For the ribs: Mix together the soy sauce, Worcestershire, liquid smoke, brown sugar, ginger, pinch of salt and 1 1/2 teaspoons pepper in a large measuring cup. Arrange the ribs in a roasting pan, hotel pan or baking dish large enough to fit them all. Pour the marinade over the ribs. Toss and flip until all the ribs are coated. Marinate 1 hour at room temperature or refrigerate up to overnight.
Preheat the oven to 250 degrees F. Line 3 rimmed baking sheets with aluminum foil.
Place 2 racks of ribs on each baking sheet, meat-side up. Brush with any remaining marinade left behind in the roasting pan. Cover with more foil. Bake for 2 hours.
For the Carolina moppin' sauce: Meanwhile, put the mustard, brown sugar, vinegar, granulated sugar, garlic powder, onion powder, smoked paprika and tomato sauce in a large saucepan and whisk until completely combined. Season lightly with salt and pepper. Place over medium-high heat and bring to a boil. Reduce to medium-low and simmer until thickened, about 1 hour.
Uncover the ribs and drain off the fat, reserving for another use (see Cook's Note). Mop or brush the sauce on both sides, returning the ribs to meat-side up. Raise the oven to 300 degrees F and bake the ribs, uncovered, until the meat is tender and the sauce begins to caramelize, about 1 more hour.
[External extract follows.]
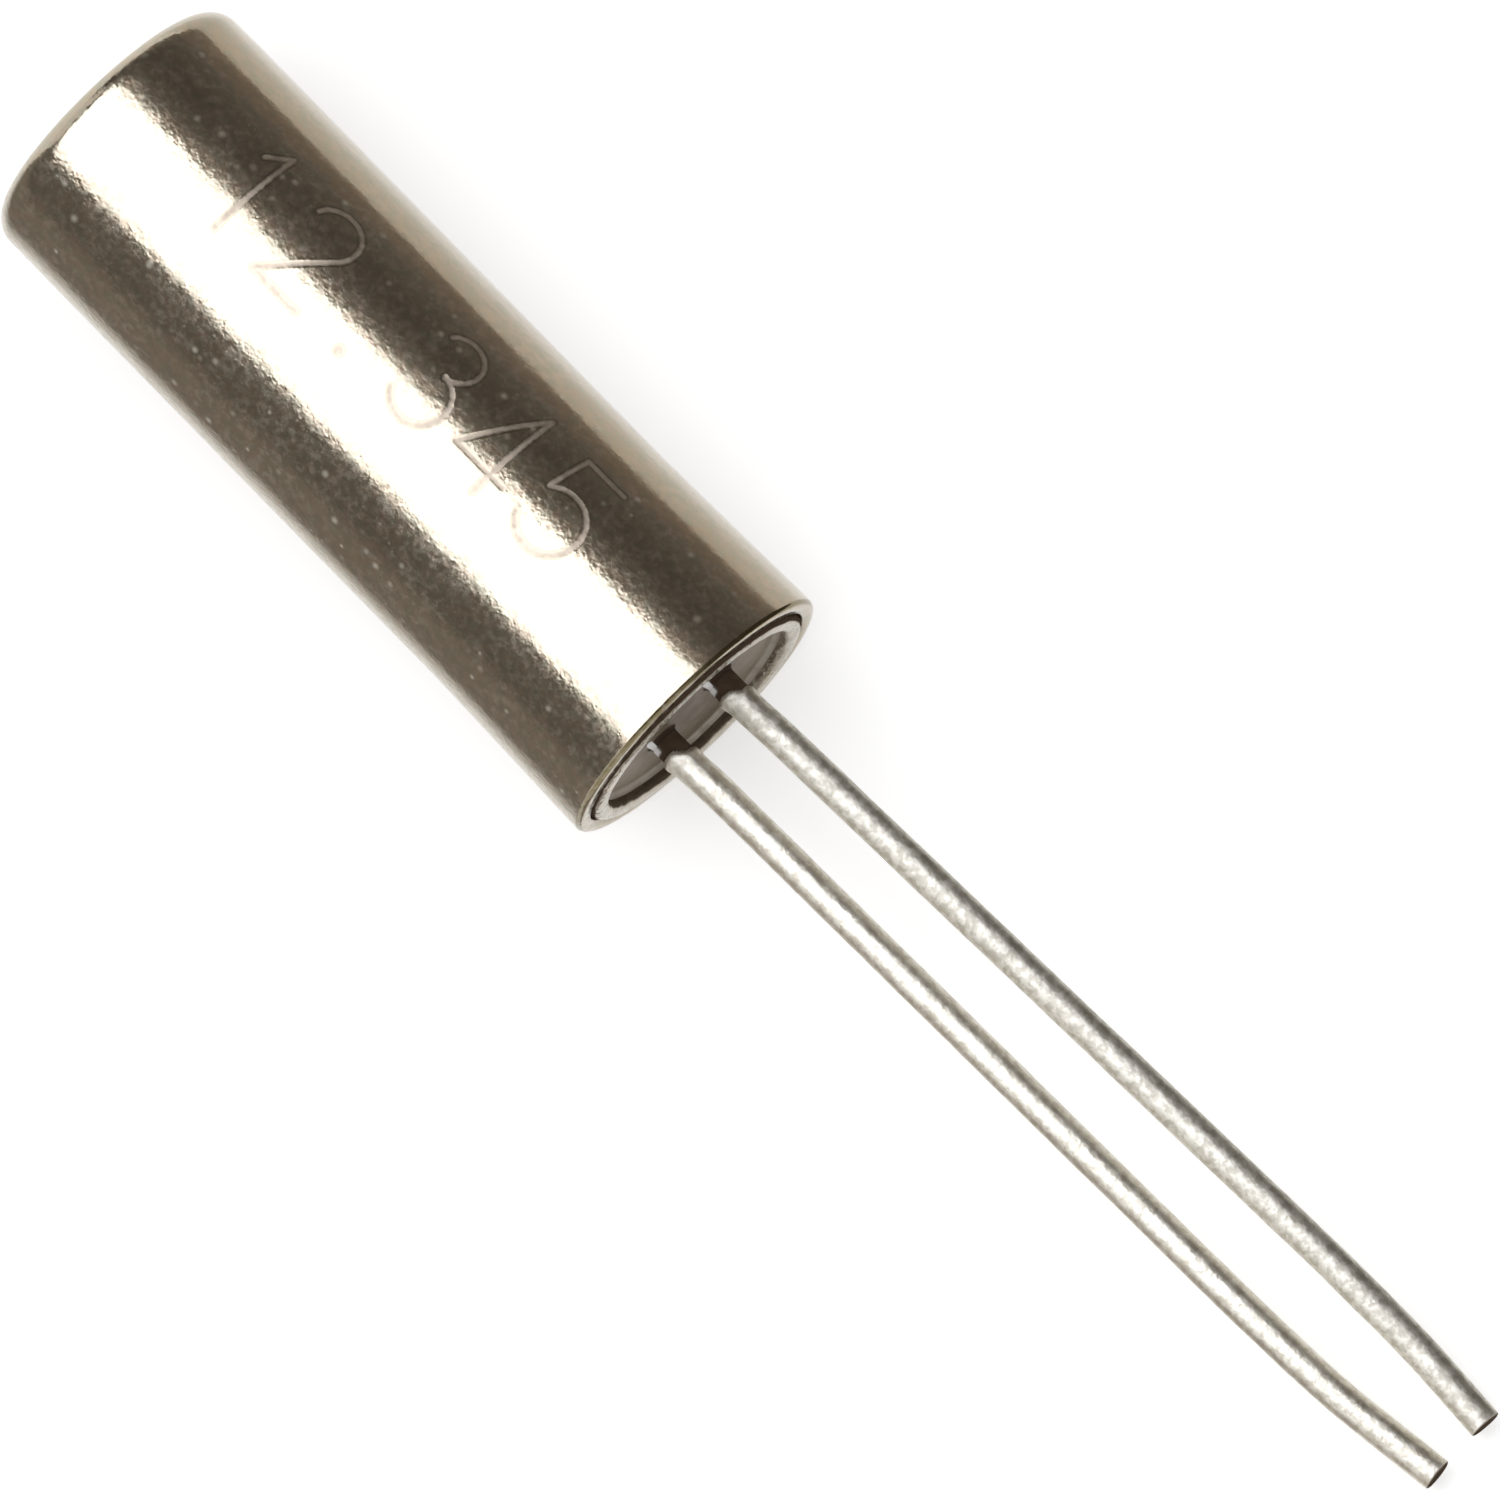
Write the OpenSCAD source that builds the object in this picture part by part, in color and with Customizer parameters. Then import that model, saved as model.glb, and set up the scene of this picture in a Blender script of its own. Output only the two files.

Mop the ribs again on both sides. Raise the oven to 375 degrees F and bake the ribs, uncovered and adding more sauce as it absorbs, until the meat gets brown and caramelized, about 1 hour more. Cut the ribs into individual pieces. Use the remaining sauce for serving, or keep in the refrigerator for later use.
You can use the drained fat from the ribs to boost flavor in stock and sauces. Refrigerate for up to 4 days, or freeze for up to 1 month.